- TASK GOAL
From the top of the records below down to the line containing "sleeves, a tag.", reproduce every line exactly.

Rows from a dataset:

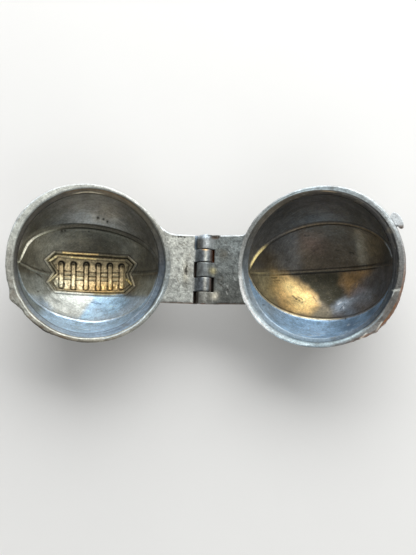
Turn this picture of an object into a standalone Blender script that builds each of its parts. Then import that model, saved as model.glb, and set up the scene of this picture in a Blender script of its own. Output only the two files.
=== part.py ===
"""Ice cream mould: two hinged pewter half bowls that close into a laced ball.

The mould lies open, resting on the round backs of its two halves. X runs along the
open length, Y along the hinge and Z up. The origin is on the resting surface, under
the middle of the hinge. The laced half is at -X and the plain half is at +X.

Each half is modelled in its own frame: u runs from the hinge axis outwards, v along
the hinge, and w up from the hinge axis. The halves then tip about the hinge, because
the open hinge hangs a little lower than the outer ends.
"""
import math

import bmesh
import bpy
from mathutils import Vector

MM = 0.001

# Ball cavity and wall
CAVITY_RADIUS = 30.5 * MM
WALL = 3.0 * MM
SHELL_RADIUS = CAVITY_RADIUS + WALL

# Rim: a flat band round a step that keeps the closed halves in register
STEP_WIDTH = 2.1 * MM
STEP_DEPTH = 1.2 * MM
STEP_CLEARANCE = 0.3 * MM
STEP_RADIUS = CAVITY_RADIUS + STEP_WIDTH
TONGUE_RADIUS = STEP_RADIUS - STEP_CLEARANCE
RIM_BAND = 1.9 * MM
RIM_OVALITY = 1.8 * MM
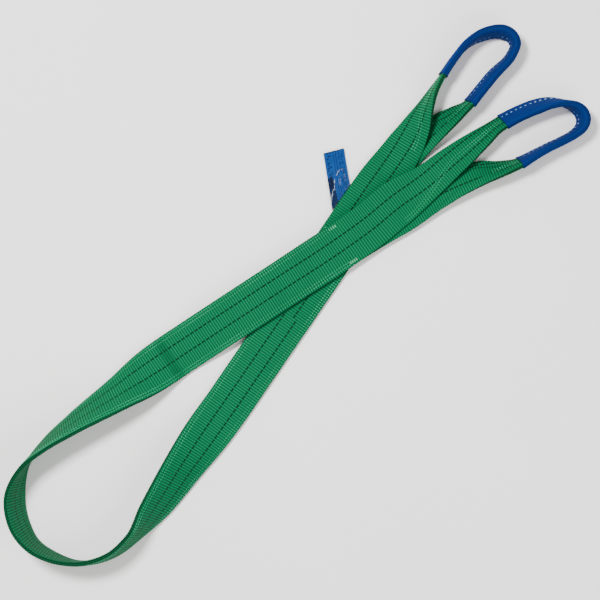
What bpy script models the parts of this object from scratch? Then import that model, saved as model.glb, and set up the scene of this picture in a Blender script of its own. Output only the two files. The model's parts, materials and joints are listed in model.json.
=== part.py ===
"""Flat web sling: 60 mm duplex webbing, two folded soft eyes in wear sleeves, a tag.

The sling lies on a flat surface, doubled back on itself. Its two legs cross near
their eyes, and the webbing between them turns back standing on its edge. The
layout is drawn about the point where the legs cross, with +X towards the eyes
and +Z up, and is moved at the end so that the origin is at the middle of the
bottom of the whole sling.

One length of webbing makes both plies and both eyes. It is divided here where
the sling bends freely: at the crease behind the bight, at the throat of eye B,
and where eye A leaves the crossing.
"""
from math import cos, radians, sin, tan

import bmesh
import bpy
import numpy as np

# ---------------------------------------------------------------- dimensions
# Everything is in metres and degrees.
CLEAR = 0.0003              # running gap between pieces that touch

WEB_WIDTH = 0.060           # width of the flat webbing
PLY = 0.0030                # thickness of one ply
PLY_GAP = 0.0010            # space between the two plies, where the tag is sewn in
FOLD_WIDTH = 0.030          # width of the webbing folded for the eye
FOLD_THICK = 0.0062         # thickness of the folded webbing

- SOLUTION
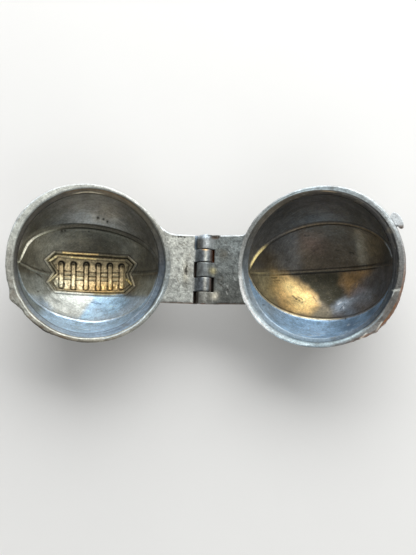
Turn this picture of an object into a standalone Blender script that builds each of its parts. Then import that model, saved as model.glb, and set up the scene of this picture in a Blender script of its own. Output only the two files.
=== part.py ===
"""Ice cream mould: two hinged pewter half bowls that close into a laced ball.

The mould lies open, resting on the round backs of its two halves. X runs along the
open length, Y along the hinge and Z up. The origin is on the resting surface, under
the middle of the hinge. The laced half is at -X and the plain half is at +X.

Each half is modelled in its own frame: u runs from the hinge axis outwards, v along
the hinge, and w up from the hinge axis. The halves then tip about the hinge, because
the open hinge hangs a little lower than the outer ends.
"""
import math

import bmesh
import bpy
from mathutils import Vector

MM = 0.001

# Ball cavity and wall
CAVITY_RADIUS = 30.5 * MM
WALL = 3.0 * MM
SHELL_RADIUS = CAVITY_RADIUS + WALL

# Rim: a flat band round a step that keeps the closed halves in register
STEP_WIDTH = 2.1 * MM
STEP_DEPTH = 1.2 * MM
STEP_CLEARANCE = 0.3 * MM
STEP_RADIUS = CAVITY_RADIUS + STEP_WIDTH
TONGUE_RADIUS = STEP_RADIUS - STEP_CLEARANCE
RIM_BAND = 1.9 * MM
RIM_OVALITY = 1.8 * MM
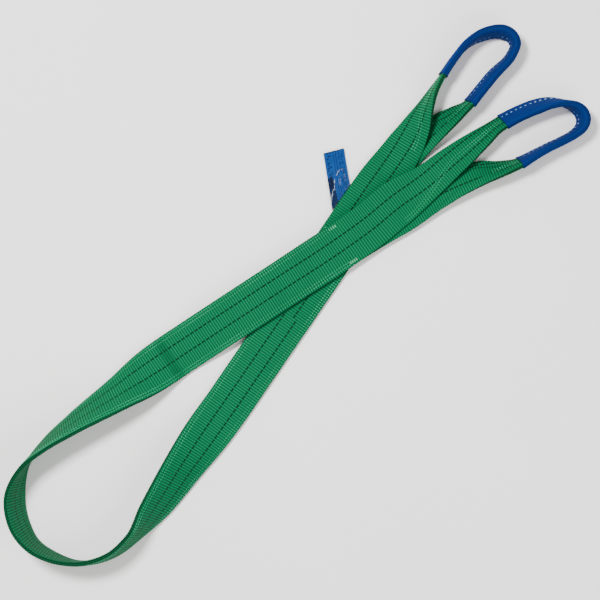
What bpy script models the parts of this object from scratch? Then import that model, saved as model.glb, and set up the scene of this picture in a Blender script of its own. Output only the two files. The model's parts, materials and joints are listed in model.json.
=== part.py ===
"""Flat web sling: 60 mm duplex webbing, two folded soft eyes in wear sleeves, a tag.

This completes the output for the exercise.